Four global players are involved
Sirocko’s book takes its readers on a journey through the geological eras. "We will together be looking at the most important processes in the climate system," he writes in the foreword. "Join me on a journey through time and the changes to the global climate; we will be considering in detail those that have occurred in Central Europe. We will also be examining the correlations between climate change and human evolution and the way that humanity will continue to influence our climate."
For Sirocko, there are four major global players involved in determining the climate. Over the long term, the relative positions of the sun and Earth play an important role. The planet and the star are not always the same distance from one another. The resultant changes manifest themselves over cycles lasting 20,000, 40,000, and 100,000 years. Solar activity is a second factor: a larger number of sunspots means more solar flares, so that more energy reaches the Earth's atmosphere, particularly in the ultraviolet spectrum.
Then there are volcanic eruptions which have an influence as sudden events. And finally, there are greenhouse gases, predominantly carbon dioxide, and these were already a major climate determinant even before humanity appeared. Sirocko follows the interaction of these four factors over millions of years. He outlines what research can explain and also emphasizes where science is grasping at straws.
A lot has yet to be explained
For example, it is now an established fact that the Earth's temperature peaked 55 million years ago. The cyclical rhythms of warmer interglacial periods and ice ages have also been clearly identified.

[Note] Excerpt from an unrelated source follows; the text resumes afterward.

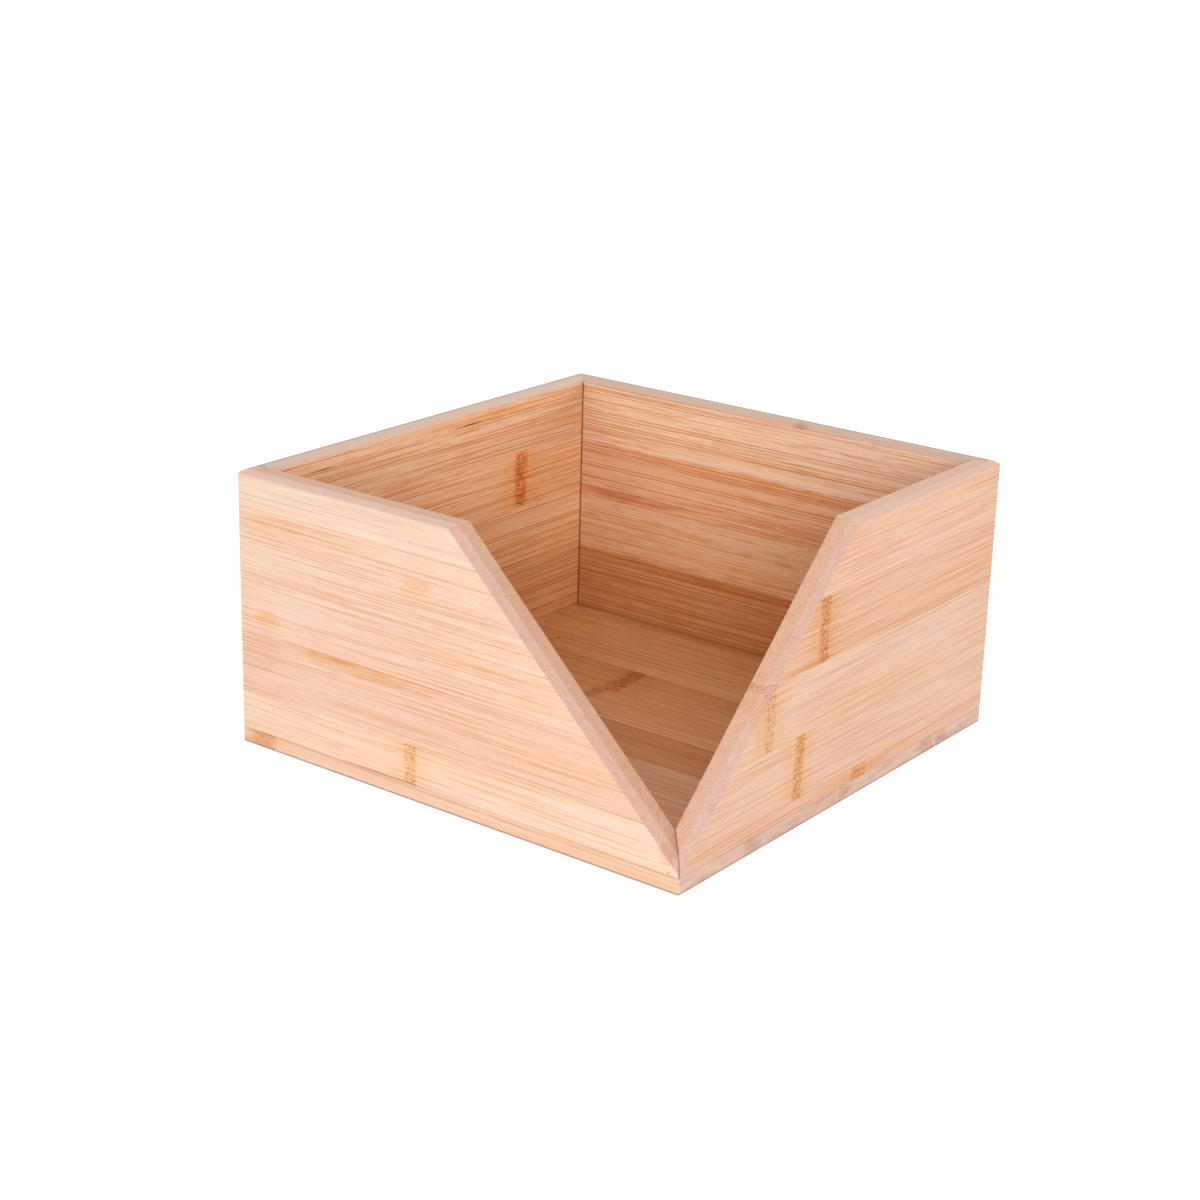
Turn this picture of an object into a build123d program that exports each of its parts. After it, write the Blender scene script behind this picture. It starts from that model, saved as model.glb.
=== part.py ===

But when it comes to the retreat of the ice sheets at the end of the last ice age, things get problematic. Sirocko writes, "There are no genuinely dynamic ice models that are able to accurately reproduce the related complex physical processes with the necessary chronological timing."
It is his ability to admit that there are holes in the argumentation that gives the geoscientist so much credibility when he does present certain facts as certainties – irrespective of whether these relate to the past or future. One of these certainties is that humanity has long had a huge impact on its environment. "Over a period of at least 6,000 years, everything in Central Europe has been influenced by humankind." And, at the latest with the arrival of industrialization, humanity also began to have an effect on the atmosphere as well: 25 percent of the current level of the greenhouse gas carbon dioxide can be traced back to anthropogenic sources. The level of the less significant greenhouse gas, methane, has increased by 150 percent.
By now, most people start to ask themselves: How can researchers know about the climate in the past? Well, what they have done is create suitable archives of information. Core samples from the ice of the Antarctic, dust sediments, and tree rings provide the necessary data. Sirocko's Climate and Sediments work group at JGU has also set up such an archive. It is in the basement of the institute, where the geoscientist now invites us to join him.
Sources of fossil fuels are running out
The Eifel Laminated Sediment Archive (ELSA) consists of row upon row of core samples. They come from 22 maars located in the Eifel highland region of Germany and various aspects of them are currently being analyzed. "What we have here is a calendar that covers the last 500,000 years," explains Sirocko. The core samples would be 2,500 meters long if placed end to end.
But back to 2013, when humanity is still consuming the planet's fossil fuels at a breathtaking rate. Carbon dioxide that in the past of our planet was bound in the forms of petroleum, gas, and coal is now being released. "Carbon dioxide emissions will continue to increase over the next few years," predicts Sirocko. "One reason is that emerging nations are busy catching up when it comes to levels of industrialization."
And the release of greenhouse gases is not the only problem. The fossil fuels that power our modern world are beginning to run out. "I am convinced that in 15 to 20 years time, petroleum will no longer be available in the quantities we are used to, while coal will become scarce in 100 years time at the latest," states Sirocko. "We will then be forced, whether we like it or not, to fall back on solar energy."
The chance of carbon dioxide recycling
"I personally only see one solution: We need to recapture carbon dioxide from the atmosphere." This would be possible with the help of solar power. Sirocko believes that the southern European countries would be the perfect location for this. "Carbon dioxide could be converted to methane in thermal power plants there and this methane could then be transported to the north via pipelines and there it could be used as a fuel."
"This would represent an effective way of storing solar energy," says Sirocko confidently. A sustainable and self-contained carbon dioxide-methane cycle would make this form of energy generation viable. It also needs to happen before levels of carbon dioxide in the atmosphere become too high. "Nobody is yet working to develop the necessary technology, but the method is theoretically possible. And as soon as all the petroleum is used up, someone will try it. It would be nice if fundamental research were to start now."
But are greenhouse gases actually a problem? After all, it seems that the Earth has stopped warming up. Sirocko returns to the global players. "From 2007 at the latest, when Al Gore and the Intergovernmental Panel on Climate Change (IPCC) won the Nobel Prize, research has focused on carbon dioxide as the cause of climate change." The IPCC has received a huge amount of support while other factors that influence the climate have been neglected.
Sunspots are underestimated
"Forty years ago everybody was talking about sunspots. Many researchers at the time were convinced that changes in the sun were the most important factors controlling our climate," reminisces Sirocko. "The so-called Maunder Minimum, a phase lasting from 1650 to 1720 in which sunspots were relatively rare, was seen as proof of this hypothesis. Back then it was very cold." Scientists at NASA are now discussing whether the cold years since the most recent sunspot minimum in 2009 to 2011 might be associated with a similar process and could be masking the greenhouse effect that is still running in the background."
But it is difficult to finish a jigsaw puzzle when many pieces are still missing or misplaced. "What we thought correct 20 years ago may turn out to be completely mistaken today," Sirocko says thoughtfully as he leaves the basement filled with core samples. "It is important that we are willing to accept this."